A smart document retrieval system designed for farmers and agricultural professionals. This tool aims to help users manage and query information about their land, stored in tools like dashboards or uploaded documents (e.g., PDFs, CSVs). While the current version focuses on retrieving information from uploaded PDFs, the system is envisioned to integrate with dashboard data and CSV files in future versions. The retrieval-augmented generation system allows users to ask questions and receive accurate, referenced answers, making it easier to find critical information quickly and efficiently.
Overview
Key Features
Document Upload/Indexing: Automatically indexes PDF files, cleans text using PyMuPDF, and generates vector representations for semantic searching.
Natural Language Queries: Ask questions in natural, everyday language and receive answers that take context into consideration.
Source Attribution: Each answer contains references to the source documents, making them traceable and verifiable.
Vector Similarity Search: Based on ChromaDB for efficient semantic document searches by meaning, not keyword.
Integration of LLM: Using Ollama for local inference with Qwen2:1.5B, preserving privacy and avoiding API charges.
Document Management: See, list, and delete indexed documents via a clean API.
Technical Architecture
Backend: FastAPI with async support.
Vector Database: ChromaDB for persistent embedding storage.
Embeddings: Default ChromaDB embedding function.
LLM: Ollama (local inference) with Qwen2:1.5B.

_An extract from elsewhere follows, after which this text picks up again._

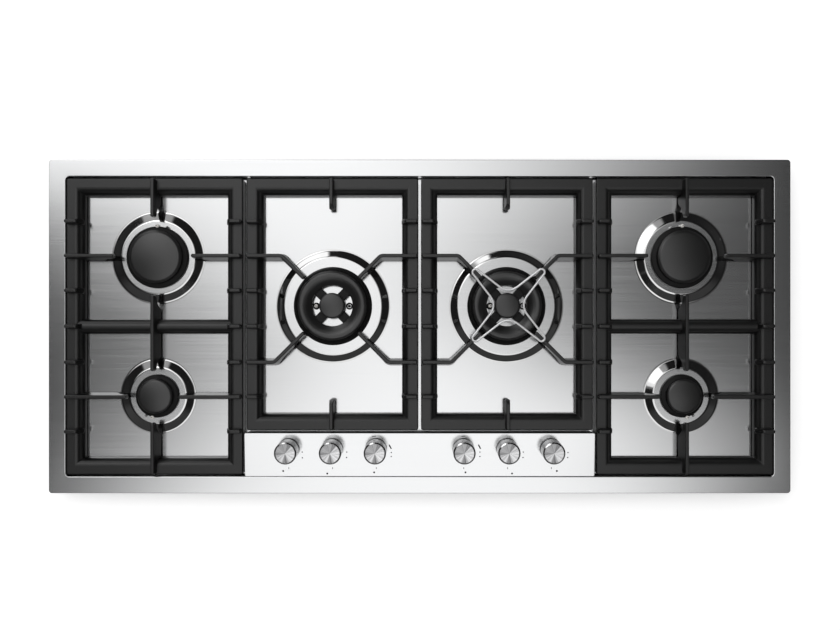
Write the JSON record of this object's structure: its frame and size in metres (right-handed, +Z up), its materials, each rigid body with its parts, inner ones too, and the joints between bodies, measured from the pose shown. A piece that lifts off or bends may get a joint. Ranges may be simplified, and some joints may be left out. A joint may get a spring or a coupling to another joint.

Document Processing: PyMuPDF (fitz) for text extraction, LangChain for recursive chunking.
Containerization: Docker + Docker Compose managed via Makefile.
System Performance
Fast Indexing: Processes complex PDFs quickly using high-performance C-based extraction (fitz).
Sub-second Retrieval: Retrieves relevant context chunks in <100ms via vector search.
Streaming Responses: Real-time token generation for a smooth user experience.
Scalable Storage: Persistent vector database ensures knowledge remains available across restarts.
Installation & Setup
The project is fully containerized. Use the provided Makefile to manage the application:
# Build and start the entire stack (Ollama, Backend, Frontend)make# Stop all servicesmake down# View live logsmake logs
API Endpoints
POST /upload # Upload and index PDF documents
GET /documents # List all indexed documents
DELETE /documents/{filename} # Remove document from knowledge base
POST /chat?query=… # Ask questions and get answers
POST /search?query=… # Vector search without LLM generation
Use Cases
Agricultural Research: Query farming best practices, crop disease information, and irrigation guidelines
Knowledge Management: Convert static document libraries into interactive Q&A systems
Decision Support: Get quick answers from policy documents, regulations, and technical manuals
Educational Tools: Create study assistants from textbooks and research papers
Technical Highlights
Recursive Chunking: Uses a 1500-character window to preserve semantic meaning better than fixed-size blocks.
Source-Grounded Responses: LLM is constrained to answer only from provided context, preventing hallucinations
Containerized Orchestration: Seamless deployment of AI, Backend, and Frontend services using Docker.
Local Data Privacy: Entire pipeline runs locally; no data ever leaves your machine.
Project Learnings
This project demonstrates expertise in:
Information Retrieval: Vector embeddings, semantic search, and similarity metrics
NLP Engineering: Text preprocessing, chunking strategies, and prompt engineering
System Design: Building production-ready APIs with proper error handling and validation
AI/ML Integration: Combining multiple AI components (embeddings, vector DBs, LLMs) into a cohesive system
This project showcases the practical application of RAG architecture for domain-specific knowledge extraction, demonstrating how modern AI can make large document collections instantly queryable.